Concurrently, the brain trust in San Jose had noticed that the Clash name was going over about as well as mail-order rifle jokes in Hyannisport. Coincidentally or not, the team was stinking up the place. Probably a coincidence, since the red 70's Earthquakes were also horrible, but popular. "Hey, maybe if we changed our name to the Earthquakes, we'd be popular." And lo, it was done.
The Earthquakes did something that hadn't been seen in those parts for a while, viz., win a lot.
Why didn't they keep the old logo and colors? Well, half the teams in the league at that point were wearing red somewhere. And the old logo had the ball with the red, white and blue stars - even by 2000 under the new commissioner, a symbol still about as popular in the league office as a Hare Krishna hairstyle.
Had the updated logo stunk - and keep in mind, something like 80% of all MLS logos have stunk...and if we're harsh about it, a strong 60% of NASL logos, too - that might have dealt the revival craze a setback. Although probably a bright pink swastika would have been welcomed had it brought as many trophies as the sunset logo did.
The other thing that happened was a negative example - the Florida teams called it a day. It had nothing to do with logos and colors, everything to do with mismanagement and stupidity. But from a marketing standpoint, the Rowdies and Strikers have some serious gloating over the Mutiny and Fusion up there in Soccer Team Heaven. Calling those teams the Rowdies and Strikers probably wouldn't have saved them, but it couldn't possibly have hurt. (The Mutiny name grew on me, to be honest, but that makes me an Army of One.)
Then, in the Year of Our Lord 2008, the citizens of Seattle demanded they not be stuck with the same sort of crap that brought us Real Salt Lake and eight teams named "FC." And the rest is history.
More or less. NASL embracing hasn't been universal. Philadelphia took a look at how the Fury and Atoms ended up, and said no thanks. Both the Galaxy and Chivas USA have treated the Aztecs like plague rats, although in fairness the Aztecs were the definitive overpriced/underpopular NASL team. DC United has been marketing themselves quite nicely without Diplomacy. The Rapids would sooner play in an erupting volcano than remind anyone of the Caribous. Still don't know why Lamar Hunt didn't reclaim the old Tornado name, but it probably would have brought back some unpleasant memories of money vanishing into thin air. The Revolution should focus more on an ASL revival than an NASL revival, although they are missing out an opportunity for Taylor Twellman Tea-Bag Men night. Columbus and Salt Lake never had an NASL team, Kansas City and Houston might as well never have, and...yeah, I think that's everyone.

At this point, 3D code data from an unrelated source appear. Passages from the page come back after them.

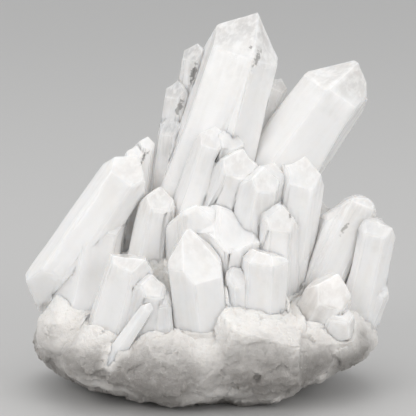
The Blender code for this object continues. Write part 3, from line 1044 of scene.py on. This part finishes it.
rock = {
    "middle": (-1, -1, 13.5), "reach": (55.5, 41, 17.5),  # mm
    "lumpSpacing": 19.0, "lumpHeight": 2.8,
    "ridgeSpacing": 13.0, "ridgeHeight": 1.1, "ridgeLevel": 1.2,
    "ridges": (0.9, 2.2, 4, 1.0, 2.0),  # as the noise takes them
    "pitSpacing": 8.0, "pitDepth": 2.4, "pitLevel": 0.3,
    "lift": 4.0, "liftStart": 20.0, "liftRun": 20.0,  # how its right end rises
    "lumps": [
        ((-45, -16, 22), (9, 8, 7.5)), ((-34, -29, 16), (11, 7, 8)), ((-11, -33, 15), (15, 7, 10)),
        ((42, 4, 17), (11, 12, 9)), ((-36, 20, 20), (12, 12, 9)), ((20, 28, 16), (13, 9, 10)),
        ((-4, 2, 26), (37, 22, 24)),  # what fills the gaps between the crystals
    ],
    "lumpGrain": 1.6, "lumpGrainSpacing": 5.0,
    "ledge": [
        ((28, -36, 15), (1.0, -0.15, 0.0)), ((20, -35, 26.5), (0.3, -0.35, 1.0)),
        ((15, -39, 16), (0.0, -1.0, -0.2)), ((3, -36, 18), (-1.0, -0.5, 0.2)),
        ((15, -30, 6), (0.1, -0.3, -1.0)), ((27, -37, 10), (0.7, -0.5, -0.6)),
        ((15, -14, 15), (0.0, 1.0, 0.0)), ((15, -30, 1.5), (0.0, 0.0, -1.0)),
    ],
    "hollows": [  # place, radius and depth, mm
        ((7.6, -38, 8.8), 1.7, 1.6), ((15.0, -38, 11.6), 1.5, 1.5), ((13.6, -38, 7.2), 1.2, 1.0),
    ],
    "hollowShape": (1.0, 0.35, 0.75), "hollowEnds": 1.15, "hollowEdge": 0.5,
    "voxel": 0.61,  # mm
    "chips": 0.28, "flakes": 0.2, "grains": 0.34, "smallHollows": 1.0, "smoothAbove": 30.0,
}

smallPoints = {
    "count": 26, "seed": 12, "half": (1.3, 2.6), "length": (5.0, 10.0), "height": (20, 46),
    "lean": 0.4, "rise": 0.7, "step": 0.3, "bedded": 0.5, "worn": (0.25,),
    "looks": {"waves": 0.08, "growthLines": 0.06, "chips": 0.2, "frost": 0.12, "frostStarts": 3.0},
}


def rockSurface(way):
    # where the block's surface is in one direction from its middle
    way.normalize()
    stretch = math.sqrt(sum((way[i] / rock["reach"][i]) ** 2 for i in range(3)))
    spot = Vector(rock["middle"]) + way / stretch
    lump = noise.noise(spot / rock["lumpSpacing"])
    ridge = noise.ridged_multi_fractal(spot / rock["ridgeSpacing"], *rock["ridges"]) - rock["ridgeLevel"]
    pit = noise.voronoi(spot / rock["pitSpacing"])[0][0] - rock["pitLevel"]
    spot += way * (rock["lumpHeight"] * lump + rock["ridgeHeight"] * ridge - rock["pitDepth"] * pit)
    spot.z += rock["lift"] * min(max(spot.x - rock["liftStart"], 0) / rock["liftRun"], 1)
    return spot * mm


def lumpSurface(way, middle, reach):
    # the same for one of its lumps
    spot = Vector([middle[i] + way[i] * reach[i] for i in range(3)])
    return (spot + way * noise.noise(spot / rock["lumpGrainSpacing"]) * rock["lumpGrain"]) * mm


def ball(subdivisions, surface, *shape):
    # a closed ball with every corner put where the surface is
    bm = bmesh.new()
    bmesh.ops.create_icosphere(bm, subdivisions=subdivisions, radius=1.0)
    for vert in bm.verts:
        vert.co = surface(vert.co.copy(), *shape)
    return bm


def rockBody():
    # the block with its lumps and its broken ledge, as one even mesh
    bm = ball(6, rockSurface)
    cutAway(bm, (0, 0, 0), (0, 0, -1))
    made = linkFilled("rock", bm)
    for lump in rock["lumps"]:
        combine(made, linkFilled("lump", ball(4, lumpSurface, *lump)), "UNION")
    combine(made, linkFilled("ledge", flatSided(flatFaces(rock["ledge"], "end"))), "UNION")
    even = made.modifiers.new("even", "REMESH")
    even.mode = "VOXEL"
    even.voxel_size = rock["voxel"] * mm
    settle(made)
    return made


def sinkHollows(piece):
    # the larger hollows in the front
    mesh = piece.data
    spots = places(mesh)
    normals = readRows(mesh.vertices, "normal", 3)
    for place, radius, depth in rock["hollows"]:
        away = np.linalg.norm((spots / mm - np.array(place)) * rock["hollowShape"], axis=1) / radius
        share = np.clip((rock["hollowEnds"] - away) / rock["hollowEdge"], 0, 1)
        spots -= normals * (share * share * (3 - 2 * share) * depth * mm)[:, None]
    setPlaces(mesh, spots)


def smallCrystals(block):
    # the small points that stand out of the block
    tree = surfaceTree(block)
    dice = random.Random(smallPoints["seed"])
    middle = Vector(rock["middle"]) * mm
    count, step, aside = smallPoints["count"], smallPoints["step"], smallPoints["lean"]
    found = []
    for i in range(count):
        around = 2 * math.pi * (i + dice.uniform(-step, step)) / count
        height = math.radians(dice.uniform(*smallPoints["height"]))
        level = math.cos(height)
        way = Vector((math.cos(around) * level, math.sin(around) * level, math.sin(height)))
        spot = tree.ray_cast(middle + way * 2 * max(rock["reach"]) * mm, -way)[0] / mm
        lean = Vector((dice.uniform(-aside, aside), dice.uniform(-aside, aside),
                       dice.uniform(0.0, smallPoints["rise"])))
        lean = (way + lean).normalized()
        length = dice.uniform(*smallPoints["length"])
        half = dice.uniform(*smallPoints["half"])
        under = length * smallPoints["bedded"]
        found.append(point(spot + lean * (length - under), spot - lean * under, half,
                           turn=dice.uniform(0, 60), worn=smallPoints["worn"]))
    return found


rockPaint = {
    # the block darkens from its top colour to its low colour towards the foot: partly a greyer stone, partly
    # painted shade
    "top": (0.93, 0.912, 0.888), "low": (0.295, 0.28, 0.266),
    "fade": (31.0, 11.5), "fadeSpread": 12.0,  # mm of height
    "lowGreyAndShadeShare": 0.95, "jointLightShare": 0.8,
    "cloud": 9.0, "grit": 0.7, "sugar": 0.55,  # mm across
    "cloudTint": (0.76, 0.74, 0.715), "cloudEdges": (0.5, 0.7), "cloudShare": 0.3,
    "lightTint": (0.93, 0.93, 0.92), "lightEdges": (0.6, 0.75), "lightShare": 0.5,
    "darkTint": (0.5, 0.48, 0.455), "darkEdges": (0.42, 0.28), "darkShare": 0.45,
    "roughness": 0.42, "gritRoughness": 0.5, "gritHeight": 0.8, "sugarHeight": 0.6,
    "scatter": 0.8, "bumpHeight": 0.3,  # mm
    "bumpStrength": 0.7,
}


def rockFinish():
    paint = rockPaint
    material, w, here, attribute = newFinish("rough_block_finish")
    clouds = w.cloud(here, paint["cloud"], 4.0, 0.6)
    sugar = w.cells(here, paint["sugar"])
    grit = w.cloud(here, paint["grit"], 4.0, 0.7)
    # darker towards the foot, partly greyer stone and partly painted shade, and less so near the crystals'
    # joints
    low = (w.heightOf(here) + (clouds - 0.5) * paint["fadeSpread"]).ramp(*paint["fade"])
    low = low * (1.0 - attribute("joint") * paint["jointLightShare"])
    colour = w.blend(low * paint["lowGreyAndShadeShare"], paint["top"], paint["low"])
    for name, pattern in (("cloud", clouds), ("light", grit), ("dark", grit)):
        share = pattern.ramp(*paint[name + "Edges"]) * paint[name + "Share"]
        colour = w.blend(share, colour, paint[name + "Tint"])
    rough = paint["roughness"] + (grit - 0.5) * paint["gritRoughness"]
    height = grit * paint["gritHeight"] + (1.0 - sugar) * paint["sugarHeight"]
    stone = milkyStone(w, paint, colour, rough, height)[0]
    w.add("ShaderNodeOutputMaterial", sockets={"Surface": stone})
    return material


def restOnFloor(mesh):
    # flatten what would reach below the resting face
    spots = places(mesh)
    spots[:, 2] = np.maximum(spots[:, 2], 0.0)
    setPlaces(mesh, spots)


def growBlock():
    block = rockBody()
    sinkHollows(block)
    small = smallCrystals(block)
    finish = rockFinish()
    useTree(block, rockSkin, rock)
    looks = dict(usualLooks, **smallPoints["looks"])
    combine(block, grownTogether(small, looks, fineLevels - 1), "UNION")
    restOnFloor(block.data)
    print("block shaped:", len(block.data.polygons), "faces")
    skin = surfaceTree(block)
    fitRound(block, inFront)
    healSeams(block, [], inFront, skin)
    restOnFloor(block.data)
    block.name = "matrix_rock"
    handOver(block, "matrix", "rough_quartz", finish)
    return block


block = growBlock()
print("block finished:", len(block.data.polygons), "faces")


# The studio: a pale floor and soft lights.

studio = {
    "floor": (0.55, 0.55, 0.547),
    "floorReach": 6.0,  # metres
    "sky": 0.73, "horizon": 0.67,  # how bright the room is overhead and level
    "skyFrom": 0.9,  # the share of the way up where it's as bright as overhead
    "aim": (0, 0, 0.05),  # metres, where the lights point
    "lights": [  # name, place in metres, width, watts, colour
        ("key", (-0.7, -0.8, 0.7), 0.7, 3.0, (1.0, 0.975, 0.955)),
        ("fill", (0.8, -0.9, 0.5), 0.8, 3.3, (1.0, 0.98, 0.965)),
        ("top", (0.0, 0.1, 1.2), 0.8, 2.2, (1.0, 0.985, 0.975)),
    ],
}


def buildStudio():
    bm = bmesh.new()
    bmesh.ops.create_circle(bm, cap_ends=True, segments=64, radius=studio["floorReach"])
    floor = linkFilled("floor", bm)
    paint = bpy.data.materials.new("floor_paint")
    w = emptied(paint)
    matt = w.add("ShaderNodeBsdfPrincipled", sockets={"Base Color": (*studio["floor"], 1), "Roughness": 0.6})
    w.add("ShaderNodeOutputMaterial", sockets={"Surface": matt})
    floor.data.materials.append(paint)
    for name, place, width, watts, colour in studio["lights"]:
        lamp = bpy.data.lights.new(name, "AREA")
        lamp.shape = "DISK"
        lamp.size = width
        lamp.energy = watts
        lamp.color = colour
        made = link(name, lamp)
        made.location = place
        aim = Vector(studio["aim"]) - Vector(place)
        made.rotation_euler = aim.to_track_quat("-Z", "Y").to_euler()
    world = bpy.data.worlds.new("studio")
    bpy.context.scene.world = world
    w = emptied(world)
    upward = w.heightOf(w.add("ShaderNodeTexCoord", out=0))
    glow = studio["horizon"] + upward.ramp(0.0, studio["skyFrom"]) * (studio["sky"] - studio["horizon"])
    room = w.add("ShaderNodeBackground", sockets={"Color": (1, 1, 1, 1), "Strength": glow})
    w.add("ShaderNodeOutputWorld", sockets={"Surface": room})
    bpy.context.scene.view_settings.view_transform = "Standard"


buildStudio()
print("studio lit")
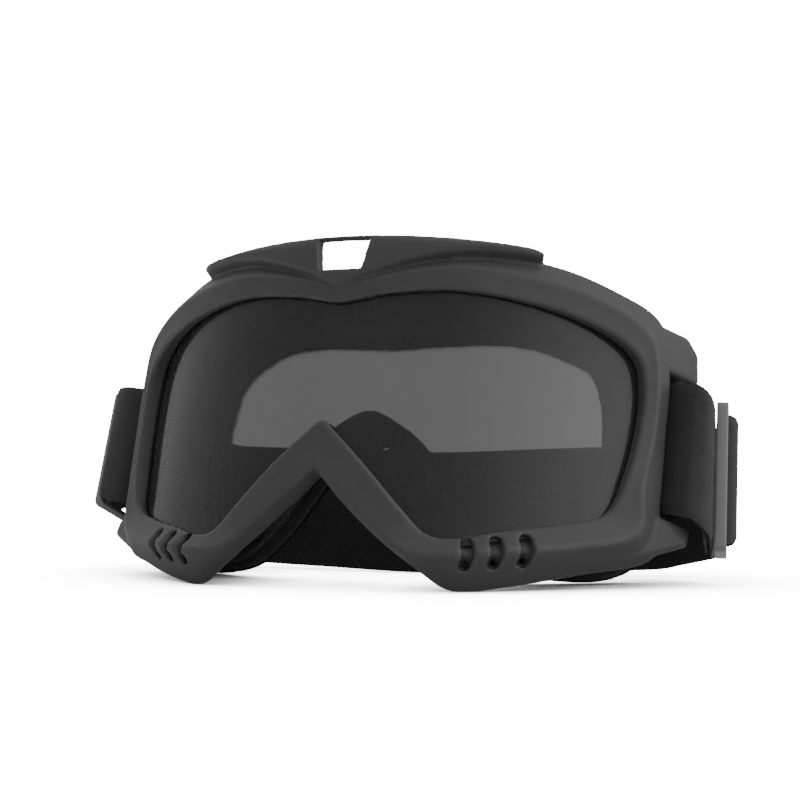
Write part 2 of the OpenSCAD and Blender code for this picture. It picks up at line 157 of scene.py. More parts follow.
def curve(rows, steps, closed=False):
    """A smooth curve through every row, with that many steps between rows."""
    rows = np.asarray(rows, float)
    n = len(rows)
    spans = n if closed else n - 1
    out = []
    for k in range(spans):
        if closed:
            a, b, c, d = (rows[(k + i) % n] for i in (-1, 0, 1, 2))
        else:
            a, b, c, d = rows[max(k - 1, 0)], rows[k], rows[k + 1], rows[min(k + 2, n - 1)]
        for i in range(steps):
            t = i / steps
            out.append(b + t * (c - a) / 2 + t * t * (a - 2.5 * b + 2 * c - 0.5 * d)
                       + t ** 3 * (1.5 * (b - c) + 0.5 * (d - a)))
    if not closed:
        out.append(rows[-1])
    return np.array(out)


def on_lens(s, h, d):
    """A place on the lens cylinder, d behind its front face."""
    s, h, d = np.broadcast_arrays(np.asarray(s, float), h, d)
    a = s / LENS_R
    return np.stack([(LENS_R - d) * np.sin(a), LENS_R - (LENS_R - d) * np.cos(a), h], -1)


def face_y(x):
    return FACE_DEPTH + FACE_R - np.sqrt(FACE_R ** 2 - np.asarray(x, float) ** 2)


def on_face(p, dy):
    return np.stack([p[..., 0], face_y(p[..., 0]) + dy, p[..., 1]], -1)


def mesh_object(name, points, faces, at_rest=True):
    """A mesh object from goggle-frame points, or from row-frame metres if at_rest is False."""
    mesh = bpy.data.meshes.new(name)
    where = place(points) if at_rest else np.asarray(points)
    mesh.from_pydata(where.tolist(), [], [list(map(int, f)) for f in faces])
    mesh.update()
    obj = bpy.data.objects.new(name, mesh)
    bpy.context.scene.collection.objects.link(obj)
    return obj


def ring_faces(n, m, joined):
    """Quads of a tube of n rings with m points each, capped unless it joins itself."""
    faces = []
    for i in range(n if joined else n - 1):
        for j in range(m):
            a, b = i * m + j, i * m + (j + 1) % m
            c, d = ((i + 1) % n) * m + (j + 1) % m, ((i + 1) % n) * m + j
            faces.append((a, b, c, d))
    if not joined:
        faces.append(tuple(range(m - 1, -1, -1)))
        faces.append(tuple((n - 1) * m + j for j in range(m)))
    return faces


def tube(name, rings, joined=False):
    rings = np.asarray(rings)
    n, m = rings.shape[:2]
    return mesh_object(name, rings.reshape(-1, 3), ring_faces(n, m, joined))


def fix_normals(obj):
    bm = bmesh.new()
    bm.from_mesh(obj.data)
    bmesh.ops.recalc_face_normals(bm, faces=bm.faces)
    bm.to_mesh(obj.data)
    bm.free()
    return obj


def ball_points(centre, r, rings=7, around=14):
    """Points of a small ball."""
    out = []
    for i in range(rings):
        a = math.pi * i / (rings - 1)
        for j in range(around):
            b = 2 * math.pi * j / around
            way = np.array([math.sin(a) * math.cos(b), math.sin(a) * math.sin(b), math.cos(a)])
            out.append(centre + r * way)
    return out


def hull(name, centres, r):
    """The convex skin round balls at these centres."""
    points = place([p for c in centres for p in ball_points(np.asarray(c, float), r)])
    bm = bmesh.new()
    for p in points:
        bm.verts.new(p)
    bmesh.ops.convex_hull(bm, input=bm.verts)
    bmesh.ops.delete(bm, geom=[v for v in bm.verts if not v.link_faces], context="VERTS")
    mesh = bpy.data.meshes.new(name)
    bm.to_mesh(mesh)
    bm.free()
    obj = bpy.data.objects.new(name, mesh)
    bpy.context.scene.collection.objects.link(obj)
    return obj


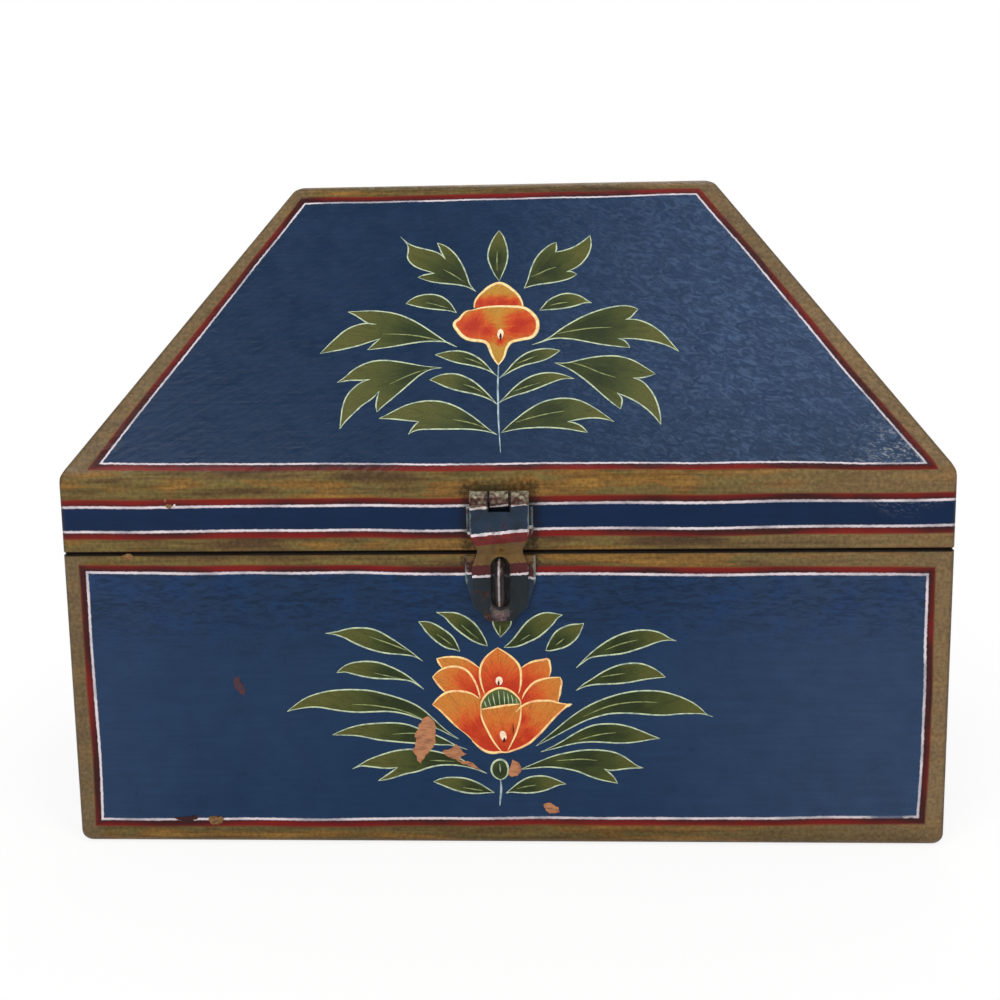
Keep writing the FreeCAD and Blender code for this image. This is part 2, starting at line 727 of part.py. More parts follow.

So, good topic, thanks for listening, and....
Okay, fine. The Cosmos.
You've all read Adam Spangler's bewildering interview with Peppe Pinton by now. You probably recall the guy from Warner Brothers in "Once In A Lifetime" saying no, Warner still owns the logo, thanks for asking. With the rest of the league actively encouraging a new start, it's understandable that Metromedia decided to look elsewhere.
In 2001, there was a Cosmos reunion in Giants Stadium - the Mutiny came to town in their Rowdies outfits - except the home team didn't have a logo. Many of the players were there, but not the logo. It seems Pinton still wouldn't release his baby, if said baby was indeed his. (The link refers to an earlier Cosmos revival attempt, the part about Pinton not letting the 1996 team call themselves the Cosmos is at the tail end.)
The point was made, though, at least to me. Seeing Tab Ramos wear Pele's #10 told me that there must never ever again be a New York Cosmos. It wasn't exactly like if, I don't know, Chuck Knoblauch wore #4 for the Yankees - wait, no, it was exactly like that. Well, that, or someone besides David Cassidy singing lead for the Partridge Family.
Both at the time and now, the Cosmos embodied and eclipsed the NASL. Bringing them back as less-than-equals in MLS would simply hurt people's eyes. Whatever the flaws with the Red Bulls name - and yeah, there are a couple - at least New York fans don't see their childhoods flayed week in and week out. The Cosmos aren't hurting for remembrances. In fact, with Portland and Vancouver set to join Seattle and San Jose, and another Rowdies set to launch (hopefully) in MLS2, it couldn't hurt to let the Cosmos rest for a bit, while some other teams get their chance for tributes.